A. It is true that in the past, applicants who were not deemed to have met the requirements for membership were not informed of the reason or reasons why they were not accepted. Personally, I consider this a serious shortcoming particularly in view of our Code of Ethics in which we pledge ourselves to help train new instructors; and yet I must admit, there are good reasons for this policy. We are, however, presently working on this in an effort to remedy the situation. I am hopeful that we can make a change along these lines. If an applicant shares our philosophy of instructing and training but does not meet the technical requirements of experience or expertise, then I think he should be informed of how he can overcome this deficiency in order to meet the membership requirements. In a situation like this, I would like to see us make concrete suggestions to the applicant of what he has to do to meet the membership requirements and have other NADOI members help him do so. Only in this way do I think can we live up to our Code of Ethics.

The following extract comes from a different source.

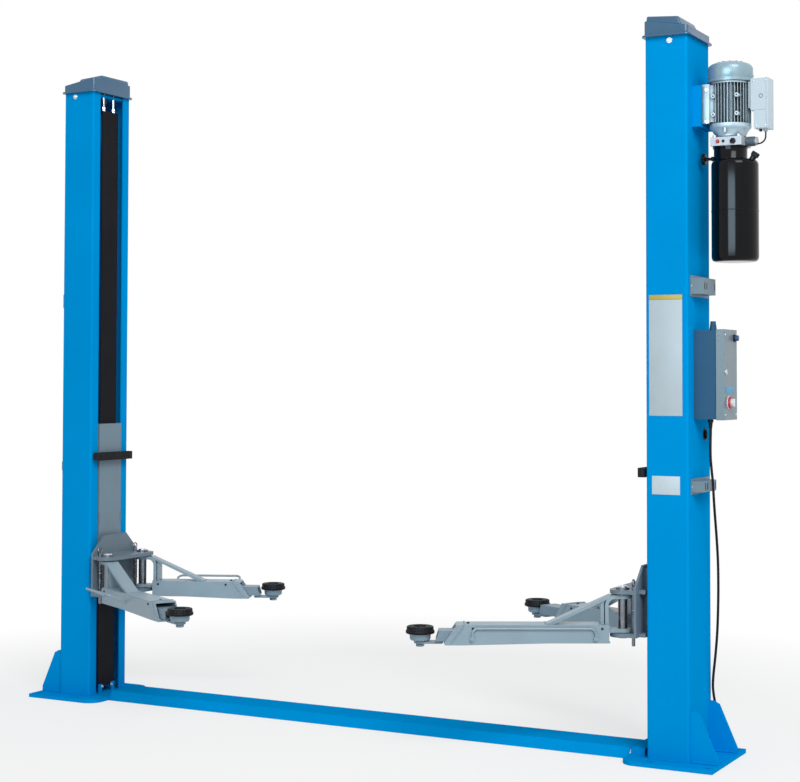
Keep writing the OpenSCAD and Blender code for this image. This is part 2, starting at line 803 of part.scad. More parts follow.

There is one final comment that I would like to make. As I said before, NADOI is a very young organization, but it is growing and it has tremendous potential. My greatest wish is that we can live up to this potential and that we will be able to justify the faith that many instructors have put into NADOI and that we can continue to live up to their expectations. Our goal is the continued improvement of dog obedience training and instructing. This goal, of course, we will not fully reach so long as there are people and dogs because by the very nature of things, we can always improve. Hopefully, we will always have the willingness to do so.